GOAL —
Only the lines from the line with "turns = [*lap[:-1], *left, *back, *(360" through the line with "imported = [obj" should be copied, exactly as they appear, with both ends kept.

▬▬▬▬▬▬

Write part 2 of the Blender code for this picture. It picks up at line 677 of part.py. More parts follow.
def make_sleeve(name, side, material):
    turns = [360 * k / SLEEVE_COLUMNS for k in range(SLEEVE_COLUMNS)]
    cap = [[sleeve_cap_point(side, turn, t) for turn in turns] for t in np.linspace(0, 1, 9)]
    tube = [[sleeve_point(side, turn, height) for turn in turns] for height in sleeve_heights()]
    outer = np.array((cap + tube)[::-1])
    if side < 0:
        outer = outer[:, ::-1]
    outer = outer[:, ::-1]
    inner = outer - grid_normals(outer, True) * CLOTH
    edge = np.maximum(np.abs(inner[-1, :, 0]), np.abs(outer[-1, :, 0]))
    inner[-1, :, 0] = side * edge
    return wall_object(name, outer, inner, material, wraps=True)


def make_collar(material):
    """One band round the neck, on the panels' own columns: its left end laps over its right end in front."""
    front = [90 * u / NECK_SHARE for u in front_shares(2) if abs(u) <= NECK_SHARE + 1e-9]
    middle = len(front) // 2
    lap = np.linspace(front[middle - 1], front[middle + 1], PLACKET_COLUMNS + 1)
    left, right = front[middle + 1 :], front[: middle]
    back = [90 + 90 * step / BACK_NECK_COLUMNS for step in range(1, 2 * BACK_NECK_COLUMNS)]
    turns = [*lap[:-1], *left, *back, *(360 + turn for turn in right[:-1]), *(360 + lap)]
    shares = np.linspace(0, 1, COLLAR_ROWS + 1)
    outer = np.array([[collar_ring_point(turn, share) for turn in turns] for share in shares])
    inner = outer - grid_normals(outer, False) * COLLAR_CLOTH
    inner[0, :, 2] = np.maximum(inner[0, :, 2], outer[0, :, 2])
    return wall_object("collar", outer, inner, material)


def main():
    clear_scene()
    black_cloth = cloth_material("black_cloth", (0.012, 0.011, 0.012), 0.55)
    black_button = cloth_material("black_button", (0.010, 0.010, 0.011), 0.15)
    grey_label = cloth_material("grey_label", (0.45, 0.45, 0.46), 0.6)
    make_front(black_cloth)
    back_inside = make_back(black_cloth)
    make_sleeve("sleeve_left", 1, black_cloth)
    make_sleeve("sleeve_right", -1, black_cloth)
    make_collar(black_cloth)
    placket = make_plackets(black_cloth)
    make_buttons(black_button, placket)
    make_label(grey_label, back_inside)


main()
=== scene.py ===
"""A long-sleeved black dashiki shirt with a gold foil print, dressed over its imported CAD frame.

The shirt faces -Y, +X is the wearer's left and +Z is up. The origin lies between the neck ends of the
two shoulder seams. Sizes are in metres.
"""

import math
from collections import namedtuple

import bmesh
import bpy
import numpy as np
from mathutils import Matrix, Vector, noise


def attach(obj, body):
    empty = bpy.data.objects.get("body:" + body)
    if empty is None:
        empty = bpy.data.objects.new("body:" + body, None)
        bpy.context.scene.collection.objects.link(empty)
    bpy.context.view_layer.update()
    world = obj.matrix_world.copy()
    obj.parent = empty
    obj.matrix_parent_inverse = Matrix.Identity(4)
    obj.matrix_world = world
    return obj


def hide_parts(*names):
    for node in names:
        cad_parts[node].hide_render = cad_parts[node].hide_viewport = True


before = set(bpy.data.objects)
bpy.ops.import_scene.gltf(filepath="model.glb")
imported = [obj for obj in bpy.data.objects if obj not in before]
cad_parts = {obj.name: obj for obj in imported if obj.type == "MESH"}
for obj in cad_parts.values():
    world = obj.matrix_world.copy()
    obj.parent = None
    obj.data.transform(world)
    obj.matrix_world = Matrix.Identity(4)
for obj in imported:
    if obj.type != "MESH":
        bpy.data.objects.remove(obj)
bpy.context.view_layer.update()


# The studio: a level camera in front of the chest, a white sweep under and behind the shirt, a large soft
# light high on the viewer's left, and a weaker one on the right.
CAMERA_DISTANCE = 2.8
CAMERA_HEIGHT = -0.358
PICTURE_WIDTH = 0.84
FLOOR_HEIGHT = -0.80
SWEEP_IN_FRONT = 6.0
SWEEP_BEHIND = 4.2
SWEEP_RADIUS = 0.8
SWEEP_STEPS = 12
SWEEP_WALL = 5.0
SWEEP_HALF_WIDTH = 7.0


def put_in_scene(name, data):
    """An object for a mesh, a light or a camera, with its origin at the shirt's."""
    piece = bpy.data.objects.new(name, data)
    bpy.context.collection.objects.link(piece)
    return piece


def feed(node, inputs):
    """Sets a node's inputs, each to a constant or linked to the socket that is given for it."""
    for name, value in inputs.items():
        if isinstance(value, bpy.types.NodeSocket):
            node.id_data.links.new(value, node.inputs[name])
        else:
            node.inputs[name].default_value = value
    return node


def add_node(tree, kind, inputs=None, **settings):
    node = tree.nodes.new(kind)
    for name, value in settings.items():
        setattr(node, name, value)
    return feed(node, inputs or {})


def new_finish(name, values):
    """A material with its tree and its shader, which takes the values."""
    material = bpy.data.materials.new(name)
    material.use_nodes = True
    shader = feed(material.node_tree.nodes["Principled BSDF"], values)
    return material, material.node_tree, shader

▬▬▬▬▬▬

FINISHED TASK —
    turns = [*lap[:-1], *left, *back, *(360 + turn for turn in right[:-1]), *(360 + lap)]
    shares = np.linspace(0, 1, COLLAR_ROWS + 1)
    outer = np.array([[collar_ring_point(turn, share) for turn in turns] for share in shares])
    inner = outer - grid_normals(outer, False) * COLLAR_CLOTH
    inner[0, :, 2] = np.maximum(inner[0, :, 2], outer[0, :, 2])
    return wall_object("collar", outer, inner, material)


def main():
    clear_scene()
    black_cloth = cloth_material("black_cloth", (0.012, 0.011, 0.012), 0.55)
    black_button = cloth_material("black_button", (0.010, 0.010, 0.011), 0.15)
    grey_label = cloth_material("grey_label", (0.45, 0.45, 0.46), 0.6)
    make_front(black_cloth)
    back_inside = make_back(black_cloth)
    make_sleeve("sleeve_left", 1, black_cloth)
    make_sleeve("sleeve_right", -1, black_cloth)
    make_collar(black_cloth)
    placket = make_plackets(black_cloth)
    make_buttons(black_button, placket)
    make_label(grey_label, back_inside)


main()
=== scene.py ===
"""A long-sleeved black dashiki shirt with a gold foil print, dressed over its imported CAD frame.

The shirt faces -Y, +X is the wearer's left and +Z is up. The origin lies between the neck ends of the
two shoulder seams. Sizes are in metres.
"""

import math
from collections import namedtuple

import bmesh
import bpy
import numpy as np
from mathutils import Matrix, Vector, noise


def attach(obj, body):
    empty = bpy.data.objects.get("body:" + body)
    if empty is None:
        empty = bpy.data.objects.new("body:" + body, None)
        bpy.context.scene.collection.objects.link(empty)
    bpy.context.view_layer.update()
    world = obj.matrix_world.copy()
    obj.parent = empty
    obj.matrix_parent_inverse = Matrix.Identity(4)
    obj.matrix_world = world
    return obj


def hide_parts(*names):
    for node in names:
        cad_parts[node].hide_render = cad_parts[node].hide_viewport = True


before = set(bpy.data.objects)
bpy.ops.import_scene.gltf(filepath="model.glb")
imported = [obj for obj in bpy.data.objects if obj not in before]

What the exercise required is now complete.